Submission implies that the manuscript has not been published elsewhere and is not under consideration by another journal.
The language of the journal is English. All submissions must have a title, be 1 line spaced, have a margin of 2 cm all round, be between 10 and 25 pages long (9000 words), be written in Garamond style, have 12 points characters and must start with an alignment.
The title page must list the full title, short title of up to 70 characters. Please eliminate all references that would identify you, in order to facilitate blind peer review. Names and affiliation of all authors, their qualifications, their post and their current appointment if different will be provided in a different paper. Give the full address, including e.mail, telephone and fax, of the author who is check the proofs.
Supply a long structured abstract written in English, of up to 200 words for all articles (except book reviews). This is to enable readers, to get a comprehensive picture of the main issues of the study and its implications without reference to the text. The authors are requested to summarize very clearly the contents and implications of their study, following properly the structure of the different subsections, on the basis of the particular features of their article, in order to enable the readers of different cultural backgrounds and countries to easily follow the main issues of the study. It should contain no citation to other published work. The abstract should not contain any undefined abbreviation or unspecified references.
Please provide 4 to 8 keywords which can be uses for indexing purposes.
All abbreviations should be written in full the firs time they appear and used consistently thereafter.
QUOTATIONS IN FOREIGN LANGUAGES
Single words or short phrases, where essential to the argument, may be left in the original language; all quotations should appear in the body of the text in English.
The text in its original language should appear in the notes whenever practical.
In cases where standard scholarly translations of quoted texts are available, scholars may rely upon them for both text and notes according the professional standards of their fields of specialization.
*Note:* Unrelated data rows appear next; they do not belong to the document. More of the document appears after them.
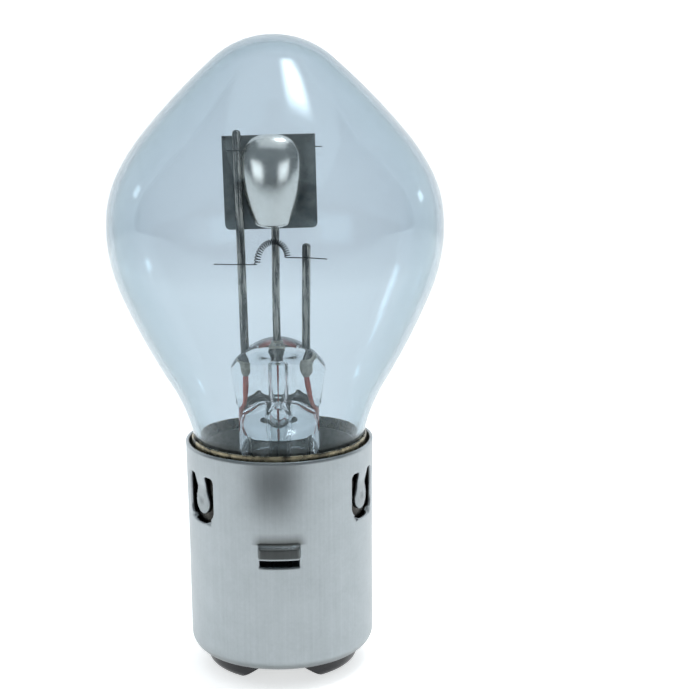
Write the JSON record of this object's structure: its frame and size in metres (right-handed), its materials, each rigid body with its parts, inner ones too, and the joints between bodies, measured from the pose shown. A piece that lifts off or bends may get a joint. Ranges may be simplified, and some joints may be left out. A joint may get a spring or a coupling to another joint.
{
  "type": "headlight bulb",
  "caption": "Clear glass headlight bulb with an arched coil, a shielded coil with a square plate, and a bayonet cap with side lugs and bottom contacts.",
  "frame": {"origin": "on the bulb's axis, in the plane of the two contact faces that it stands on", "axes": "+Z along the bulb's axis from the cap towards the top of the glass; the bayonet lugs point along -Y and +Y; the contacts lie on X, the dipped beam's at -X and the main beam's at +X; -Y is the shield cup's side"},
  "size_m": [0.0356, 0.0356, 0.0684],
  "materials": {
    "clear_glass": "clear blown glass, very slightly blue",
    "stem_glass": "clear pressed glass",
    "nickel_wire": "drawn nickel, slightly dull",
    "shield_plate": "dark oxidised sheet, satin",
    "shield_cup": "pressed bright nickel, satin",
    "tungsten": "drawn tungsten",
    "weld_bead": "pale fused bead",
    "copper_clad": "red oxidised copper",
    "collar_brass": "nickel-plated brass, worn to brass on its edge",
    "cement": "matt mineral cement",
    "cap_metal": "nickel-plated sheet with fine upright draw lines",
    "insulator_black": "gloss black",
    "contact_brass": "pressed brass",
    "solder": "bright tin solder"
  },
  "bodies": {
    "root": {"glass_envelope": "clear_glass", "stem_glass": "stem_glass", "exhaust_tube": "stem_glass", "common_support_wire": "nickel_wire", "dipped_support_wire": "nickel_wire", "main_support_wire": "nickel_wire", "shield_plate": "shield_plate", "shield_cup": "shield_cup", "main_filament": "tungsten", "dipped_filament": "tungsten", "lead_weld_knots": "weld_bead", "common_seal_wire": "copper_clad", "dipped_seal_wire": "copper_clad", "main_seal_wire": "copper_clad", "common_feed_wire": "nickel_wire", "dipped_feed_wire": "nickel_wire", "main_feed_wire": "nickel_wire", "inner_collar": "collar_brass", "basing_cement": "cement", "cap_shell": "cap_metal", "ground_solder": "solder", "insulator": "insulator_black", "dipped_contact": "contact_brass", "main_contact": "contact_brass", "dipped_solder": "solder", "main_solder": "solder"}
  },
  "joints": []
}
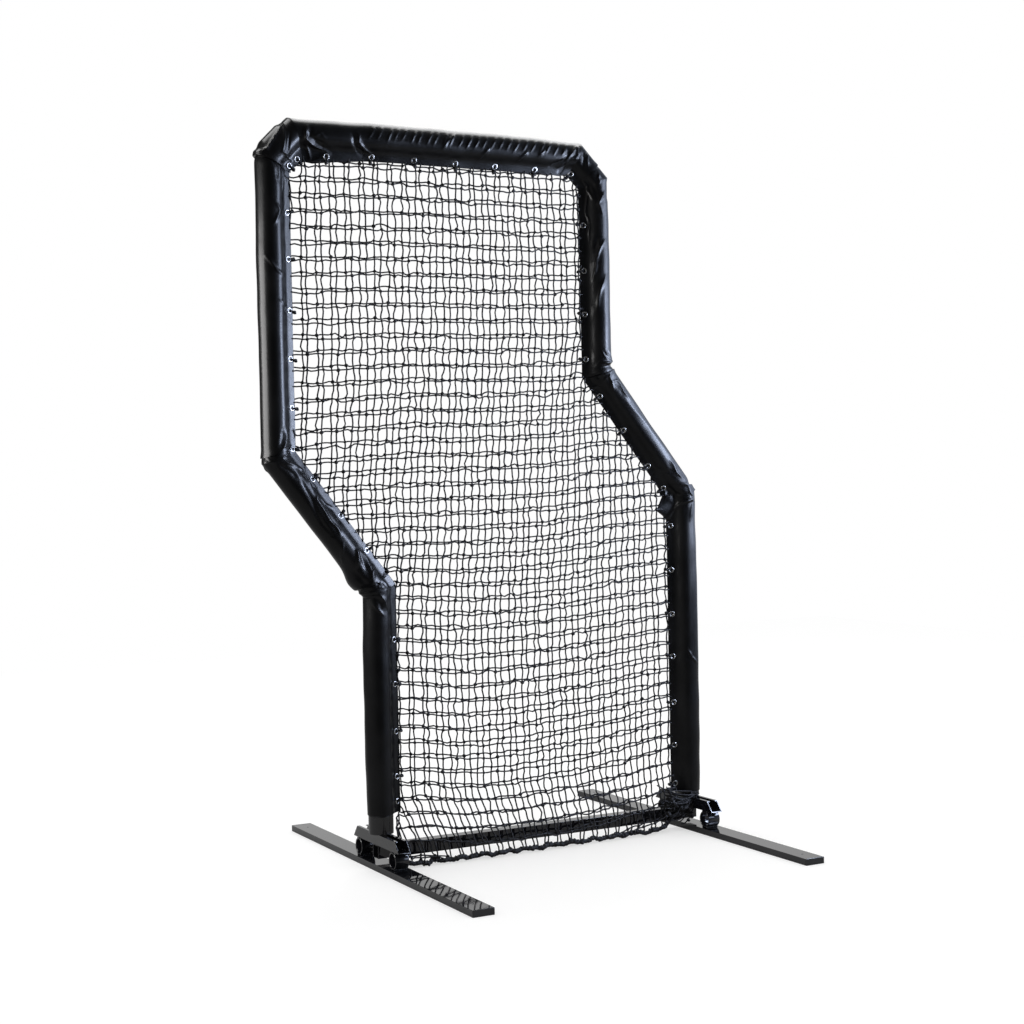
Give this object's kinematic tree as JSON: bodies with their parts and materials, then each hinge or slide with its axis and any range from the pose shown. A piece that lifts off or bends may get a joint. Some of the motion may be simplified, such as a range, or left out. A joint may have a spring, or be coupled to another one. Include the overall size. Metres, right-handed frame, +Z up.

If such editions are not widely and readily available, and the author has not provided the original text in the notes, the author must provide the original texts in an appendix for the use of reviewers.
If an article contains extensive blocks of special characters (i.e. Chinese, Hebrew, Greek, Cyrillic, or other non-Latin alphabets), authors need to submit the complete block as an image file, not in text format.
References should be provided Chicago manual style. All references must be complete and accurate. Online citations should include date of access. The list of references should only include works that are cited in the text and that have been published or accepted for publication. Personal communications and unpublished works should only be mentioned in the text but not included in the reference list. Reference list entries should be alphabetized by the last name of the first author of each work.
Endnotes may be used for citation purposes only. Notes may not include any discussion or argumentation. Notes may contain quotations in the original language. The following basic citation examples for first full reference; subsequent references should be shortened to author and page number, or author, short title, and page number, as necessary for clarity.
Bolzoni, L., The Gallery of Memory (Toronto: University of Toronto Press, 2001), 155-156.
Febvre, L., The Problem of Unbelief in the Sixteenth Century: The Religion of Rabelais, trans. B. Gottlieb (Cambridge: Harvard University Press, 1982), 126–27.
Colclough, D., “Ethics and Politics in New Atlantis”, in New Atlantis: Interdisciplinary Essays, ed. B. Price (Manchester and New York: Manchester University Press, 2002), 60-82.
De Bruyn, F., “The Classical Sylva and the Development of Scientific Writing in Seventeenth Century England”, New Literary History 32 (2001): 347-373.
The edition, as well as credit for translation, must be specified the first time a work is cited. You should use standard scholarly editions and translations when they exist for the work in question unless your argument requires otherwise.
References to information supplied by a modern editor must include page numbers.
References to the classical text must include the standard identification numbers for that text, such as book and chapter numbers or Stephanus numbers. Use Arabic numbers for all divisions.
Plato Republic 360E–361B.
Cicero De officiis 1.133.
Standard abbreviations may be used.
If articles, reports, and official documents that are available online are used, their quotation will be made according to the rules above, with the mention that the document is available online at the complete URL address, mentioning, as well, the last date when the site was accessed.
Proofs will be sent to the author for checking. This stage is to be used only to correct errors that may have been introduced during the production process. Prompt return of the corrected proofs, preferably within two days of receipt, will minimize the risk of the paper being held over to a later issue.
The journal will publish both book reviews and lists of new book titles considered of relevance for those interested in the field of history of political thought and history of ideas.